■ Listing
● ● ● ● ●

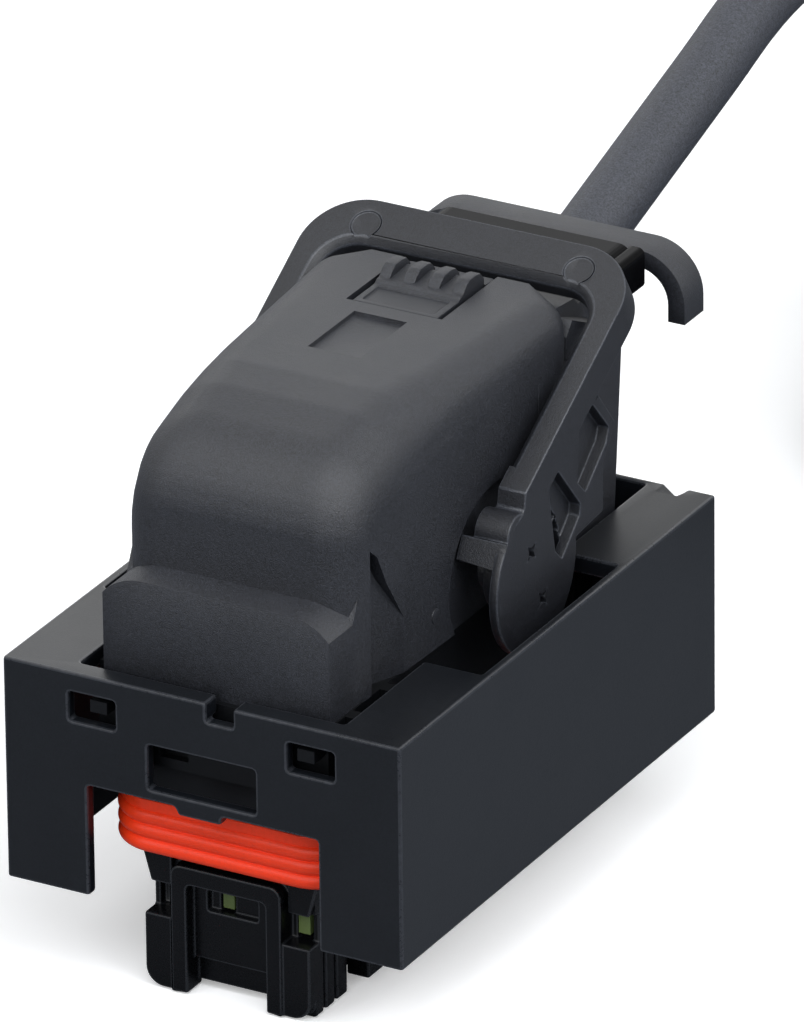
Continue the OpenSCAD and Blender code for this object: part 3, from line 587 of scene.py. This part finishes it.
def refine(mesh, skin):
    """Splits the body into triangles small enough to follow the even form."""
    for _ in range(PASSES):
        bmesh.ops.triangulate(mesh, faces=body_faces(mesh, skin))
        body = set(body_faces(mesh, skin))
        long = [e for e in mesh.edges if e.calc_length() > FINEST * MM and not body.isdisjoint(e.link_faces)]
        if not long:
            break
        bmesh.ops.subdivide_edges(mesh, edges=long, cuts=1)
    bmesh.ops.triangulate(mesh, faces=body_faces(mesh, skin))


def make_cover():
    """The wire cover with its faceted nose and roof drawn out to even curves."""
    model, even = Skin(MODEL_BALLS, POST_R_MODEL), Skin(EVEN_BALLS, POST_R_EVEN)
    mesh = clean_mesh("wire_cover")
    round_edges(mesh, "wire_cover")
    refine(mesh, model)
    body_verts = {v for f in body_faces(mesh, model) for v in f.verts if model.nearest(v.co)[2] < TOUCH}
    for vert in body_verts:
        share = eased(min(max((vert.co.z / MM - FOOT_TOP) / FOOT_BLEND, 0), 1))
        vert.co = vert.co.lerp(even.nearest(vert.co)[0], share)
    mesh.normal_update()
    mark_sharp(mesh)
    mesh.verts.index_update()
    turns = {v.index: even.nearest(v.co)[1] for v in body_verts}
    piece = moulded_piece("wire_cover", mesh)
    normals = [c.vector.copy() for c in piece.data.corner_normals]
    for polygon in piece.data.polygons:
        for corner in polygon.loop_indices:
            turn = turns.get(piece.data.loops[corner].vertex_index)
            if turn and turn.dot(polygon.normal) > SHADE_WAY:
                normals[corner] = turn
    piece.data.normals_split_custom_set(normals)


make_cover()
for name in EDGE:
    if name != "wire_cover":
        softened(name)

for name, node in NODES.items():
    if name not in ("cable", "cable_coil", "cable_tail"):
        dress(node, SLOT_OF[name])

# ---------------------------------------------------------------- floor and light


WHITE = (1, 1, 1, 1)
FLOOR_SIZE, FLOOR_DROP = 6, 0.0002
# What the floor throws back on the object; the camera sees it white
FLOOR_COLOUR = (0.27, 0.29, 0.33, 1)
# The floor's glow as the camera sees it, the distance past which it grows, and by how much at most
GLOW, GLOW_FROM, GLOW_GAIN = 0.3, 0.3, 0.8
# Strength of the white world as it lights the object
WORLD_FILL = 0.12
LAMP_COLOUR = (0.955, 0.975, 1.0)
LAMP_AIM = Vector((0, 0, 0.03))


def make_floor():
    bpy.ops.mesh.primitive_plane_add(size=FLOOR_SIZE, location=(0, 0, -FLOOR_DROP))
    floor = bpy.context.object
    floor.name = "floor"
    material = bpy.data.materials.new("floor_paper")
    material.use_nodes = True
    tree = material.node_tree
    shader = tree.nodes["Principled BSDF"]
    shader.inputs["Roughness"].default_value = 0.9
    shader.inputs["Specular IOR Level"].default_value = 0.1
    path = tree.nodes.new("ShaderNodeLightPath")
    mix = tree.nodes.new("ShaderNodeMix")
    mix.data_type = "RGBA"
    mix.inputs["A"].default_value = FLOOR_COLOUR
    mix.inputs["B"].default_value = WHITE
    seen = math_node(tree, "MAXIMUM", path.outputs["Is Camera Ray"], path.outputs["Is Transmission Ray"])
    join(tree, [(seen, mix.inputs["Factor"]), (mix.outputs["Result"], shader.inputs["Base Color"])])
    shader.inputs["Emission Color"].default_value = WHITE
    place = tree.nodes.new("ShaderNodeTexCoord").outputs["Object"]
    away = tree.nodes.new("ShaderNodeVectorMath")
    away.operation = "LENGTH"
    tree.links.new(place, away.inputs[0])
    gain = math_node(tree, "SUBTRACT", away.outputs["Value"], GLOW_FROM)
    gain = math_node(tree, "MAXIMUM", gain, 0)
    gain = math_node(tree, "MINIMUM", gain, GLOW_GAIN)
    glow = times(tree, path.outputs["Is Camera Ray"], plus(tree, gain, GLOW))
    tree.links.new(glow, shader.inputs["Emission Strength"])
    floor.data.materials.append(material)


def make_world():
    world = bpy.data.worlds.new("studio")
    bpy.context.scene.world = world
    world.use_nodes = True
    tree = world.node_tree
    sky = tree.nodes["Background"]
    path = tree.nodes.new("ShaderNodeLightPath")
    seen = math_node(tree, "MAXIMUM", path.outputs["Is Camera Ray"], path.outputs["Is Transmission Ray"])
    seen = math_node(tree, "MAXIMUM", seen, path.outputs["Is Glossy Ray"])
    power = plus(tree, times(tree, seen, 1 - WORLD_FILL), WORLD_FILL)
    tree.links.new(power, sky.inputs["Strength"])
    sky.inputs["Color"].default_value = WHITE


def soft_box(name, azimuth, elevation, distance, size, watts):
    """A soft box; azimuth is the side it stands on, counted as the camera's is."""
    data = bpy.data.lights.new(name, "AREA")
    data.shape = "RECTANGLE"
    data.size, data.size_y = size
    data.energy = watts
    data.color = LAMP_COLOUR
    lamp = new_object(name, data)
    lamp.matrix_world = looking_at(LAMP_AIM, azimuth, elevation, distance)


make_floor()
make_world()
soft_box("front", -5, 42, 1.0, (1.2, 1.0), 9.2)
soft_box("key", 80, 35, 0.9, (0.6, 0.5), 4)
soft_box("top_back", 209, 26, 0.9, (1.1, 0.45), 1.2)
soft_box("shoulder", 64, 60, 0.9, (0.6, 0.6), 3.5)

bpy.context.scene.view_settings.view_transform = "Standard"
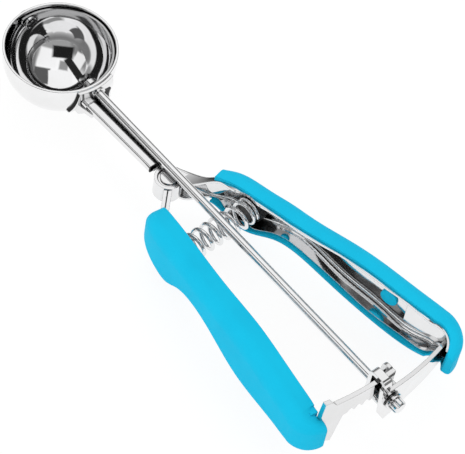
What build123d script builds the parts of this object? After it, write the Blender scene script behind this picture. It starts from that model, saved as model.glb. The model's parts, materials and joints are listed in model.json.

● ● ● ● ●

■ To do
Print the entries exactly. Include every one.

■ Complete answer
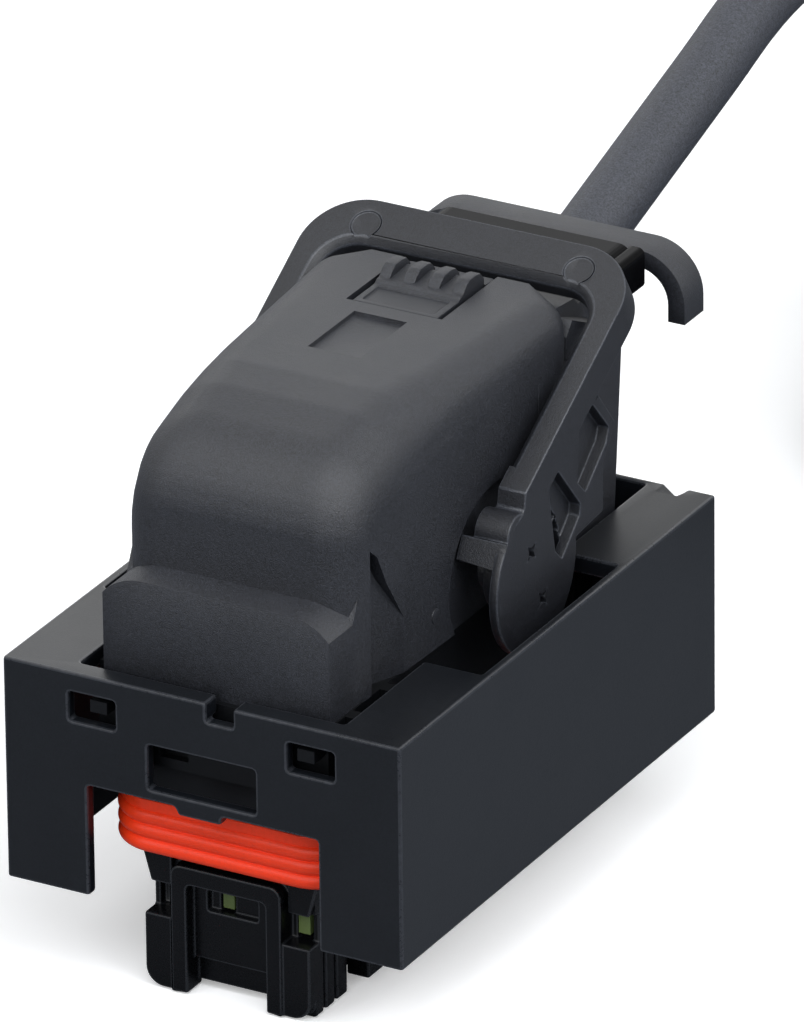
Continue the OpenSCAD and Blender code for this object: part 3, from line 587 of scene.py. This part finishes it.
def refine(mesh, skin):
    """Splits the body into triangles small enough to follow the even form."""
    for _ in range(PASSES):
        bmesh.ops.triangulate(mesh, faces=body_faces(mesh, skin))
        body = set(body_faces(mesh, skin))
        long = [e for e in mesh.edges if e.calc_length() > FINEST * MM and not body.isdisjoint(e.link_faces)]
        if not long:
            break
        bmesh.ops.subdivide_edges(mesh, edges=long, cuts=1)
    bmesh.ops.triangulate(mesh, faces=body_faces(mesh, skin))


def make_cover():
    """The wire cover with its faceted nose and roof drawn out to even curves."""
    model, even = Skin(MODEL_BALLS, POST_R_MODEL), Skin(EVEN_BALLS, POST_R_EVEN)
    mesh = clean_mesh("wire_cover")
    round_edges(mesh, "wire_cover")
    refine(mesh, model)
    body_verts = {v for f in body_faces(mesh, model) for v in f.verts if model.nearest(v.co)[2] < TOUCH}
    for vert in body_verts:
        share = eased(min(max((vert.co.z / MM - FOOT_TOP) / FOOT_BLEND, 0), 1))
        vert.co = vert.co.lerp(even.nearest(vert.co)[0], share)
    mesh.normal_update()
    mark_sharp(mesh)
    mesh.verts.index_update()
    turns = {v.index: even.nearest(v.co)[1] for v in body_verts}
    piece = moulded_piece("wire_cover", mesh)
    normals = [c.vector.copy() for c in piece.data.corner_normals]
    for polygon in piece.data.polygons:
        for corner in polygon.loop_indices:
            turn = turns.get(piece.data.loops[corner].vertex_index)
            if turn and turn.dot(polygon.normal) > SHADE_WAY:
                normals[corner] = turn
    piece.data.normals_split_custom_set(normals)


make_cover()
for name in EDGE:
    if name != "wire_cover":
        softened(name)

for name, node in NODES.items():
    if name not in ("cable", "cable_coil", "cable_tail"):
        dress(node, SLOT_OF[name])

# ---------------------------------------------------------------- floor and light


WHITE = (1, 1, 1, 1)
FLOOR_SIZE, FLOOR_DROP = 6, 0.0002
# What the floor throws back on the object; the camera sees it white
FLOOR_COLOUR = (0.27, 0.29, 0.33, 1)
# The floor's glow as the camera sees it, the distance past which it grows, and by how much at most
GLOW, GLOW_FROM, GLOW_GAIN = 0.3, 0.3, 0.8
# Strength of the white world as it lights the object
WORLD_FILL = 0.12
LAMP_COLOUR = (0.955, 0.975, 1.0)
LAMP_AIM = Vector((0, 0, 0.03))


def make_floor():
    bpy.ops.mesh.primitive_plane_add(size=FLOOR_SIZE, location=(0, 0, -FLOOR_DROP))
    floor = bpy.context.object
    floor.name = "floor"
    material = bpy.data.materials.new("floor_paper")
    material.use_nodes = True
    tree = material.node_tree
    shader = tree.nodes["Principled BSDF"]
    shader.inputs["Roughness"].default_value = 0.9
    shader.inputs["Specular IOR Level"].default_value = 0.1
    path = tree.nodes.new("ShaderNodeLightPath")
    mix = tree.nodes.new("ShaderNodeMix")
    mix.data_type = "RGBA"
    mix.inputs["A"].default_value = FLOOR_COLOUR
    mix.inputs["B"].default_value = WHITE
    seen = math_node(tree, "MAXIMUM", path.outputs["Is Camera Ray"], path.outputs["Is Transmission Ray"])
    join(tree, [(seen, mix.inputs["Factor"]), (mix.outputs["Result"], shader.inputs["Base Color"])])
    shader.inputs["Emission Color"].default_value = WHITE
    place = tree.nodes.new("ShaderNodeTexCoord").outputs["Object"]
    away = tree.nodes.new("ShaderNodeVectorMath")
    away.operation = "LENGTH"
    tree.links.new(place, away.inputs[0])
    gain = math_node(tree, "SUBTRACT", away.outputs["Value"], GLOW_FROM)
    gain = math_node(tree, "MAXIMUM", gain, 0)
    gain = math_node(tree, "MINIMUM", gain, GLOW_GAIN)
    glow = times(tree, path.outputs["Is Camera Ray"], plus(tree, gain, GLOW))
    tree.links.new(glow, shader.inputs["Emission Strength"])
    floor.data.materials.append(material)


def make_world():
    world = bpy.data.worlds.new("studio")
    bpy.context.scene.world = world
    world.use_nodes = True
    tree = world.node_tree
    sky = tree.nodes["Background"]
    path = tree.nodes.new("ShaderNodeLightPath")
    seen = math_node(tree, "MAXIMUM", path.outputs["Is Camera Ray"], path.outputs["Is Transmission Ray"])
    seen = math_node(tree, "MAXIMUM", seen, path.outputs["Is Glossy Ray"])
    power = plus(tree, times(tree, seen, 1 - WORLD_FILL), WORLD_FILL)
    tree.links.new(power, sky.inputs["Strength"])
    sky.inputs["Color"].default_value = WHITE


def soft_box(name, azimuth, elevation, distance, size, watts):
    """A soft box; azimuth is the side it stands on, counted as the camera's is."""
    data = bpy.data.lights.new(name, "AREA")
    data.shape = "RECTANGLE"
    data.size, data.size_y = size
    data.energy = watts
    data.color = LAMP_COLOUR
    lamp = new_object(name, data)
    lamp.matrix_world = looking_at(LAMP_AIM, azimuth, elevation, distance)


make_floor()
make_world()
soft_box("front", -5, 42, 1.0, (1.2, 1.0), 9.2)
soft_box("key", 80, 35, 0.9, (0.6, 0.5), 4)
soft_box("top_back", 209, 26, 0.9, (1.1, 0.45), 1.2)
soft_box("shoulder", 64, 60, 0.9, (0.6, 0.6), 3.5)

bpy.context.scene.view_settings.view_transform = "Standard"
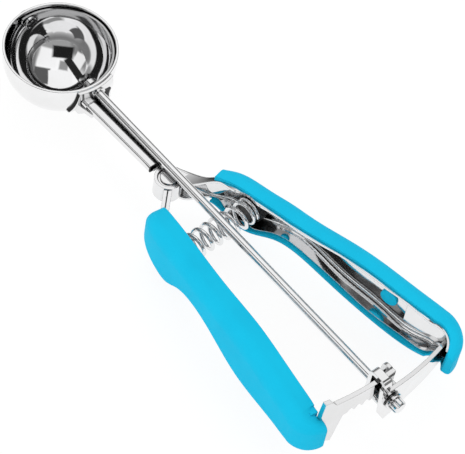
What build123d script builds the parts of this object? After it, write the Blender scene script behind this picture. It starts from that model, saved as model.glb. The model's parts, materials and joints are listed in model.json.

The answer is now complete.